[TUHS] X and NeWS history (long)

Arthur Krewat krewat at kilonet.net
Thu Sep 14 01:16:22 AEST 2017



On 9/12/2017 11:55 PM, Jon Steinhart wrote:
>
> I look at the systemd problem slightly differently.  In short, I was
> coming into work one night at BTL when Ken was heading out the door for
> his sabbatical at UCB with a stack of mag tapes under his arm.  I see
> that as a pivotal moment in computer history.  Students could learn from
> an actual real computer system; they had source code access.  And, they
> had the ability to modify and contribute to that code.  A lot of students
> from that era went out to do great things.  Years later, the lower cost
> of PCs resulted in students using them for their work.  Not only was MS-DOS
> not as advanced a system as UNIX, but source code access was gone.  Students
> had to learn from contrived projects, and didn't have the ability to play
> with the guts of the operating system that they were using.
Completely agree. To keep beating the dead horse, in high school we had 
access to a PDP-10, a KA10 running TOPS-10 5.06 - later they switched to 
4 KS10s running TOPS-10 6.03

I gained some notoriety as a hacker, and was tasked by the consulting 
firm that ran the things to build a "better" MIC (a batch scripting tool 
that allowed you to run things offline and go back later to look at the 
results). I had exploited the original DEC version to give me access to 
[1,2] ;)

Anyway, during that period, I was allowed to visit the installation, and 
if it was a weekend when students weren't on, to mount the "black" RP06 
pack that had all the TOPS-10 sources on it, and look at or print out 
anything I wanted (look or print, same thing, really, the access was via 
LA120). I learned a lot. Went on to work for the place for a few years.
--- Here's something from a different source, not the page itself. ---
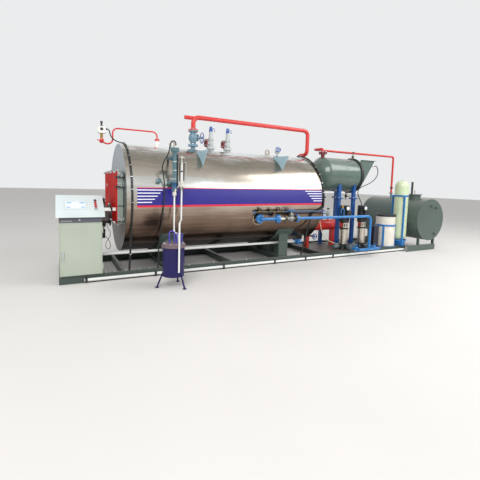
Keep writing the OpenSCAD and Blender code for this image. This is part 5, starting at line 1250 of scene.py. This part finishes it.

Somewhere during that time, I was exposed to the IBM-PC and PCDOS. 
Except for my own projects in assembler, the IBM DOS and Technical 
Reference Manuals were all I had access to. HOWEVER - IBM in their 
infinite wisdom actually provided the sources to the BIOS in the manual. 
Still have that manual. That was awesome. I didn't have the DOS sources, 
but it wasn't hard to disassemble them with DEBUG and take a peak 
anyway. Back then, it was all written in assembler anyway, so it was 
only missing the symbols. Nothing was "out of reach".

Now, with C or C++, or worse, higher-level languages being the default 
choices, that optimize everything to death, it's hard to disassemble 
anything and really "see" what it's trying to accomplish, and how. Not 
impossible, I've done some reverse engineering of various OS's, but 
nothing spectacular.

For today's kids, well, it's a much different story. My son has a CS 
degree, but has almost no experience really peaking under the hood of 
any OS - some small ventures into kernels, but nothing huge like UNIX. 
Which brings me to another thing. Linux sources are freely available, 
and yet I don't see anyone really looking at them as an educational 
thing. I might be wrong, my experience in higher education is NONE.